= 1854 in paleontology =

==Vertebrate paleozoology==

Non-mammalian synapsids described in 1854
| Name | Status | Authors | Age | Unit | Location | Notes | Images |
| Bathygnathus | Valid | Joseph Leidy | Early Permian | Unnamed unit | Canada | A sphenacodontid pelycosaur. |  |

Nothosaurs described in 1854
| Name | Status | Authors | Age | Location | Notes |
| Deirosaurus | Junior synonym | Owen | Late Triassic | Italy | Junior synonym of Lariosaurus. |

Prehistoric dinosaurs described in 1854
| Name | Status | Authors |  | Age | Unit | Location | Notes | Images |
| Leptospondylus | Junior synonym. | Sir Richard Owen |  | Early Jurassic (Hettangian-Sinemurian) | Upper Elliot Formation | South Africa | Junior subjective synonym of Massospondylus. |  |
| Massospondylus | Valid | Sir Richard Owen |  | Early Jurassic (Hettangian-Sinemurian) | Upper Elliot Formation | Lesotho; South Africa; Zimbabwe; | A massospondylid. a Small Plant-Eating Sauropodomorph. | Massospondylus |
| Nuthetes | Valid | Sir Richard Owen |  | Early Cretaceous (Berriasian) | Purbeck Group | England; France; | A dromaeosaurid. | Nuthetes |
| Pachyspondylus | Junior synonym. | Sir Richard Owen |  | Early Jurassic (Hettangian-Sinemurian) | Upper Elliot Formation | South Africa | Junior subjective synonym of Massospondylus. |  |

==Literature==
- The Fossil Spirit: A Boy's Dream of Geology by John Mill was published.

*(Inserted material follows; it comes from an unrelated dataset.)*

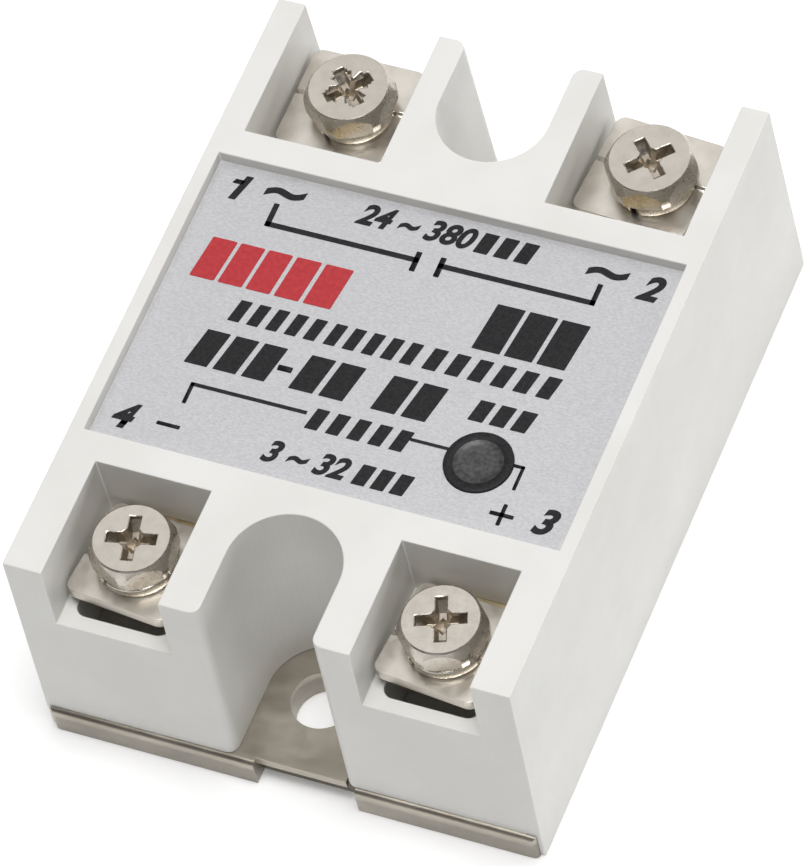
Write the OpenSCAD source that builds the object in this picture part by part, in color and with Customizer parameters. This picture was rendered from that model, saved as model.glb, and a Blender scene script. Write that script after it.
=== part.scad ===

The story features a fakir from Hindostan telling a group of boys about his past lives as prehistoric creatures across geologic time. One such life as was lived as an Iguanodon who was attacked by a Megalosaurus. Apart from this fight scene, paleontologist William A. S. Sarjeant has dismissed the book as a "singularly turgid and heavily didactic text."